Die beiden LPs werden auf 2 CDs veröffentlicht, auf CD2 sind "Sci-Finance" und "Nadir's Big Chance" enthalten, die bisher nur in Japan veröffentlicht worden waren. "Vital" präsentiert eine geschlossene, in sich aufgehende Band, die wahnsinnig intensive Versionen ihrer Songs spielt. Live reizt Peter Hammill wieder alle Facetten seines Stimmvermögens aus, kreischt, schreit, brüllt, kratzt, flüstert, haucht, spricht auf seine ganz eigene Weise, mit diesem ihm eigenen Wechsel von Melodiegesang und dahin geschleudertem Sprechgesang. Graham Smith Violinspiel ist etwas ins Off gemixt worden, was den Songs einen Hauch von Spacerock gibt, dafür die "schräge" Melodiesprache und die Wildheit des Spiels zurücknimmt. Um die Zeit des Release von "Vital" gab die Band in England und Österreich einige Konzerte und spielte auf Festivals. Dann war Van Der Graaf Generator Geschichte.

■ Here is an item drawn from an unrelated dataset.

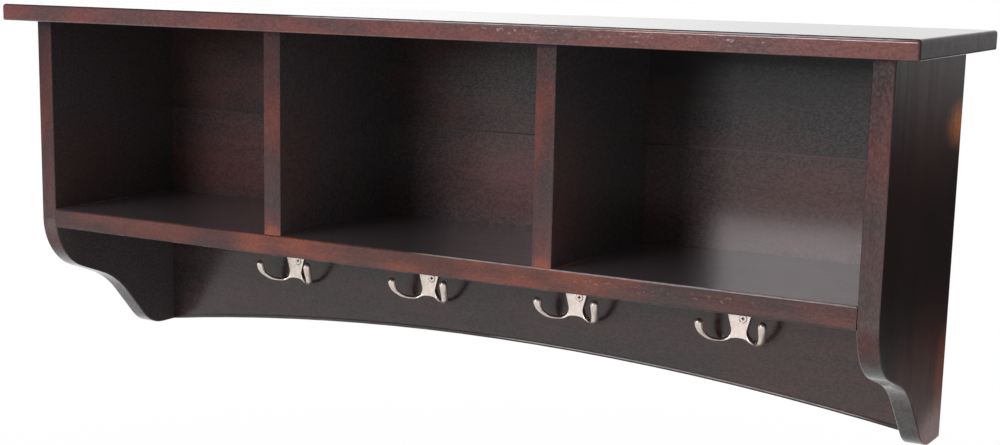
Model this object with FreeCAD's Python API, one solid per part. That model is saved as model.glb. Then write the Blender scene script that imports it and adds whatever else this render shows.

Peter Hammill forcierte seine Solokarriere, immer wieder einmal von seinen ehemaligen VDGG Mitstreitern begleitet. Einmal noch, 1986, gab es ein Album von VDGG namens "Time Vaults", das in den ausführlichen Booklets der Remaster Serie keine Erwähnung findet. Seitdem war allein der Name Van Der Graaf Generator Galle für Peter Hammill, er brach Interviews ab, wenn der Name fiel, oder war zumindest fürchterlich schlecht gelaunt danach. Und doch hat es seit 2004 wieder verstärkt Lust gegeben, die Band zu reaktivieren. Jedoch nicht bei Peter Hammill, der sich von seinen Kumpels und seiner Familie geradezu nötigen ließ, mitzumachen, um dann plötzlich befreit darin aufzugehen.
Vielleicht findet das Thema jetzt Erlösung bei Hammill, dessen solistische Arbeit viel mehr Alben veröffentlicht hat als VDGG und dessen Name aus der Rockmusik genauso wenig wegzudenken ist, wie der seiner Band.